Unfavorable variance scenarios:
- Revenue miss: Sales pipeline didn't convert, pricing pressure, higher churn → Bad! Need intervention.
- Revenue miss: Revenue timing shifted to next month, deals delayed not lost → Neutral, will recover next month.
- Expense overrun: Unplanned hires, cost inflation, project overruns → Bad! Budget revision needed.
- Expense overrun: Accelerated activity for good reason (hired star candidate early) → Good! As long as ROI justified.
Root Cause Analysis
For material variances, dig into the 'why' using these questions:
- Volume vs Price: Is variance due to selling fewer units or lower pricing? Different solutions needed.
- Timing: Is this a permanent miss or just timing shift (will normalize next month)?
- Internal vs External: Did we mess up execution or did market conditions change?
- One-time vs Recurring: Is this a one-off event or new run-rate we need to reflect in forecasts?
- Controllable vs Uncontrollable: Can we fix this or is it market-driven?
Example: Marketing expense 30% over budget.
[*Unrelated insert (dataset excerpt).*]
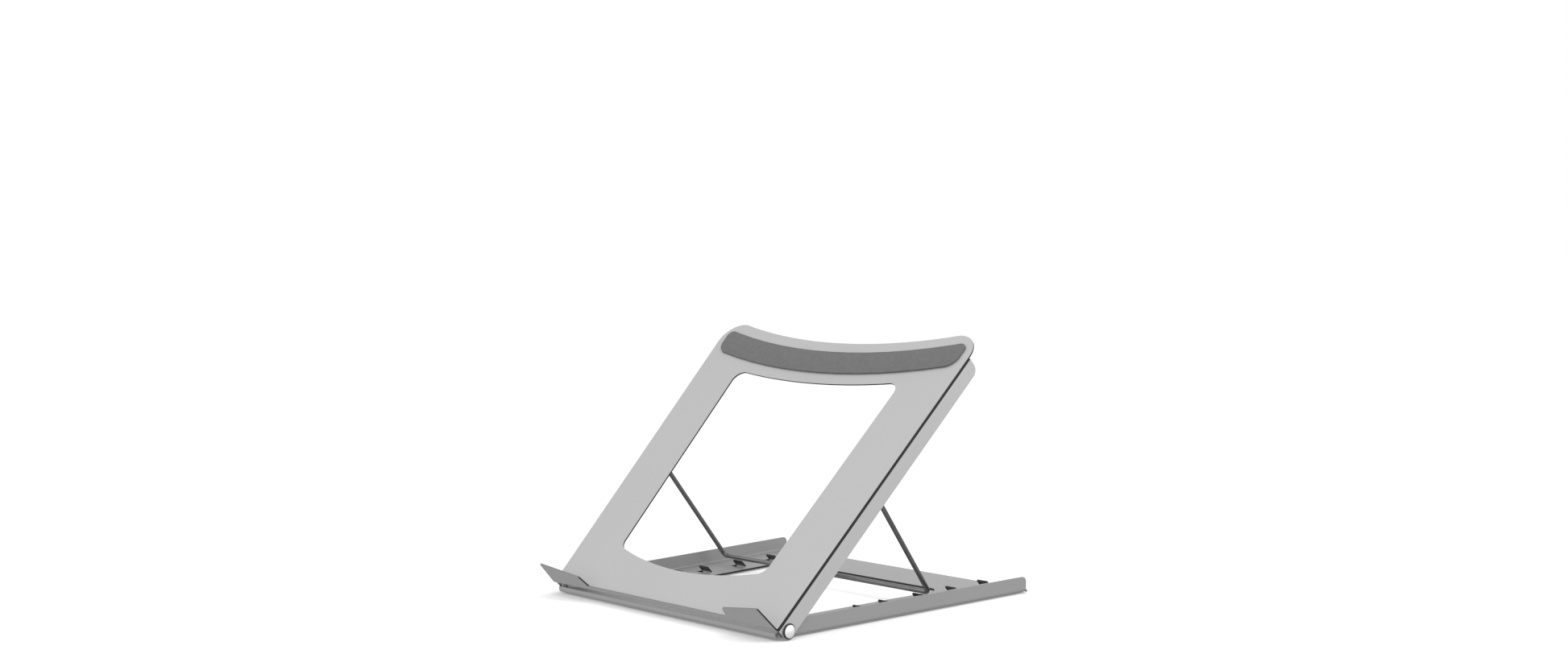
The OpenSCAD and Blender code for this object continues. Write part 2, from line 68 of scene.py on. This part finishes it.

Root cause analysis: New paid ad channel tested (₹2L), agency fees increased (₹1L), event expenses brought forward from next month (₹1L). Conclusion: ₹2L test spend + ₹1L timing = acceptable. ₹1L agency increase = renegotiate contract.
Taking Corrective Action
Revenue miss actions:
- Accelerate sales pipeline: Increase demos, follow-ups, close pending deals
- Pricing adjustments: Limited-time promotions to pull forward revenue
- Revise forecast: If structural issue, reset expectations with investors/board
- Double down on what's working: Shift resources to high-performing channels/products
Expense overrun actions:
- Immediate spending freeze: Pause non-essential expenses until back on track
- Reforecast expenses: Update budget with new run-rate if costs permanently higher
- Process improvements: Better approval workflows to prevent future overruns
- Vendor renegotiation: Challenge every contract, look for savings opportunities
Monthly variance review meeting: Finance presents variance report, department heads explain their variances, team discusses corrective actions, update rolling forecast, document decisions in meeting notes.